Any of you also suffering from enduring The Great Wasteland? Anyone a bit saddened that 80% of today's programming is comprised of graphic autopsies, singing and dancing wannabes and Black mob bosses?
Anyone got some bootlegged "Amos and Andy" that they wanna share?
Sigh.
4 comments:
You can probably buy a set of Amos and Andy online.Watch "Shark Tank"once in a while and sports. That's it. TV goes on about once a month sometimes 3-4 months in between. It's crap. All crap. Glad I have a computer. I can pick the news stories I want to read.
Right with you, Frank. Maybe someday the rest of the world will get it. TV crap is depressing. Just read this morning that 7 million Americans believe that chocolate milk comes from brown cows so what can we expect?

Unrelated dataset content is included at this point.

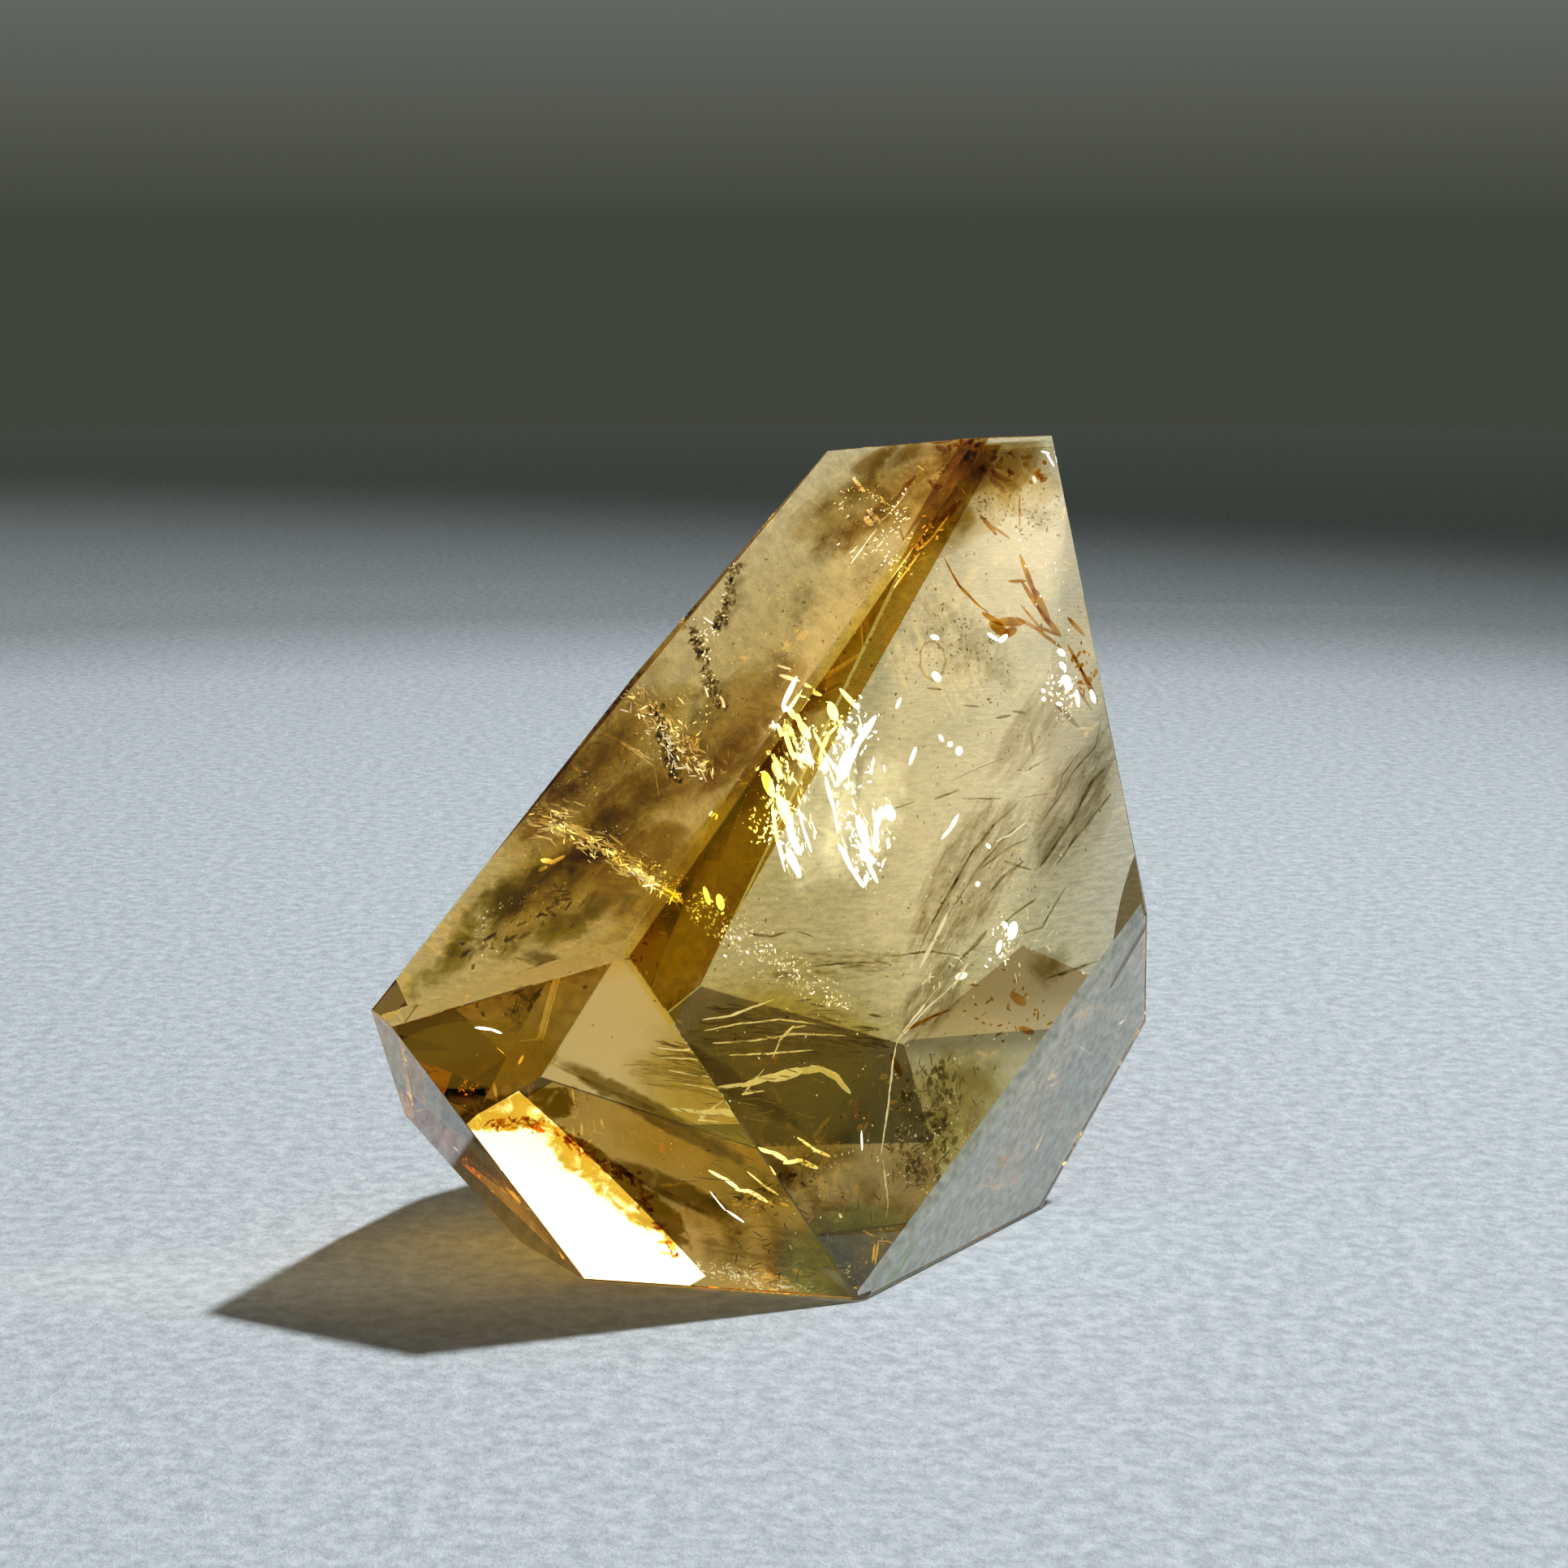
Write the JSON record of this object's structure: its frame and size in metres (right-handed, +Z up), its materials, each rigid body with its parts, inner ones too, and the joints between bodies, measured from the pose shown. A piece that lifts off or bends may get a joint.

Mostly, TV programming varies between insulting and just stupid. I grew up with three channels (and occasionally the "Educational channel" if the rabbit ears were positioned correctly). In high school, we got cable - 32 channels, and I wondered how I would ever be able to decide what to watch! Today? Literally hundreds of options, yet the content is garbage. I do watch some Discovery shows, National Geographic (Dr. Pol - great show), and my boys like The Flash. It is, in large part, a reflection of our society. How sad.
To quote Forrest Gump, Randy (the last movie went to a theater to see), "Stupid is as stupid does"...and the programmers know it.